Keo and the Wat Pho abbot, Phra Rajvachiraporn

Are there any monks you are most grateful to for their help?

with Phra Vichai (left) and Sony

One monk I knew as monk myself, Phra Kwan, and he helped me by updating me on how Keo was doing.  I would have expected him to be the main support for Keo, but apparently another called Phra Vichai, a supervisor of sorts, was the one who looked after him most.  Keo slept beside the two of them, which somehow related to being more protected from ghosts that way.  Monks sleep on the floor, of course (that's familiar, isn't it?), but he said rather than being too hot, as it normally is in Thailand, it was a bit cool sometimes.

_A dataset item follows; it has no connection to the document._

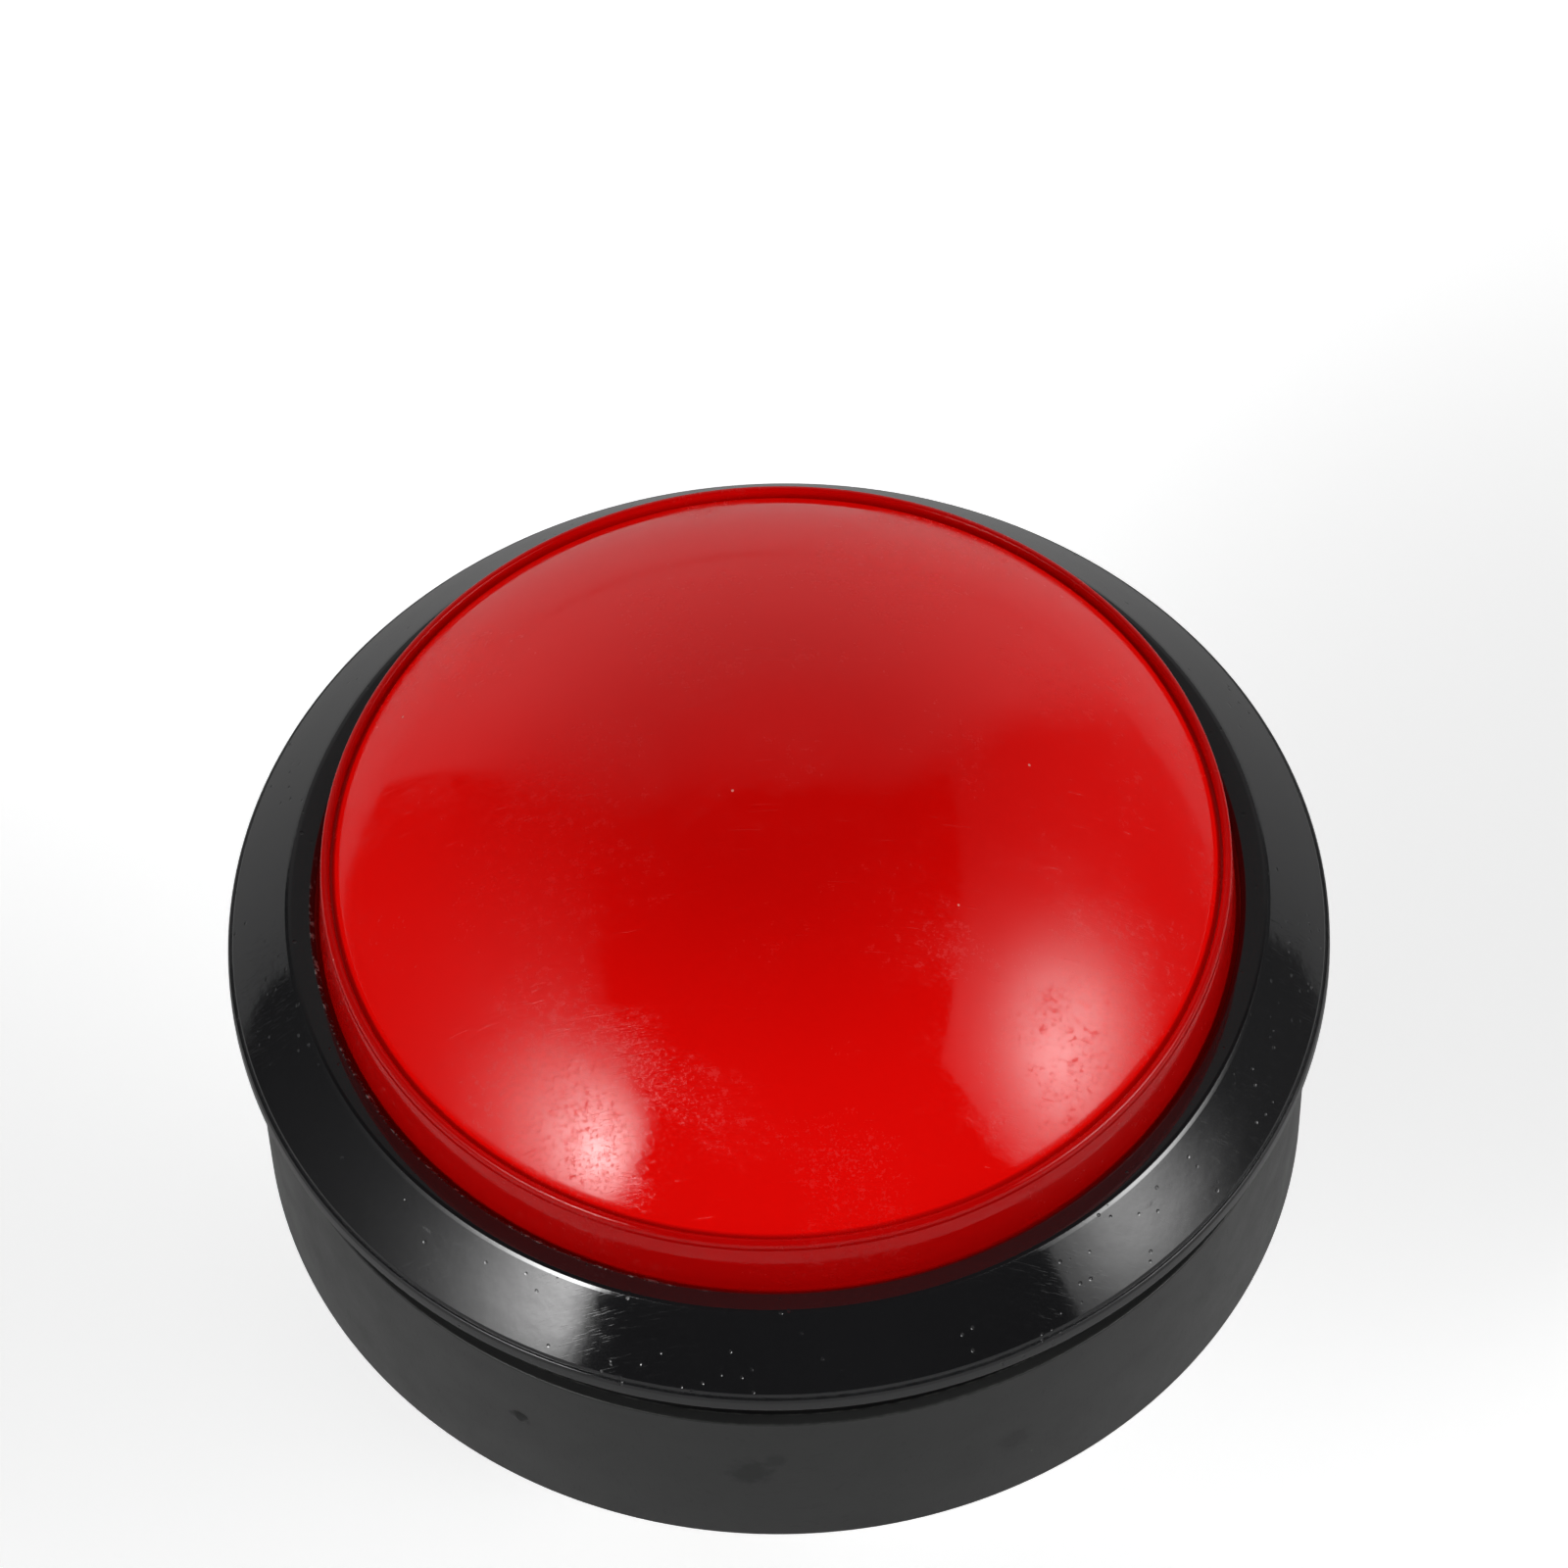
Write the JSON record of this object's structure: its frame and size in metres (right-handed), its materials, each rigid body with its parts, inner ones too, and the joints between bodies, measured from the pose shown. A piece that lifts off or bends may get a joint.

All of that monk staff did seem nice.  Phra Kwan said they all seemed to like Keo, that him being cheerful and positive was more a factor than him being a trouble-maker was a problem.  He was teaching Phra Vichai some English, they said; nice that he tried to be helpful.


Keo and I will both be awhile placing all that happened.  I probably never will do that interview with him, since that made more sense while he was still a novice (samanane).  We'll go easy on him at first and by the time Songkran rolls around at the end of this week, the Thai traditional New Year, only the haircut will be a reminder.  I'll have him visit those monks, to say thanks, and to get to see them again, although Phra Kwan we already see, related to religious events or just stopping by there.  We will most likely give them tea (what else), but that will be it.  I probably took those concerns more seriously than I needed to, and stressed out for those two weeks over nothing.

Keo misses those friends and has already talked about going back to do it again next year to see them.  But he was happy to get back to familiar territory, to see his mother and grandmother, to play Risk and Monopoly, and read to his sister before bed.  She won't have him caught up enough on hugs anytime soon.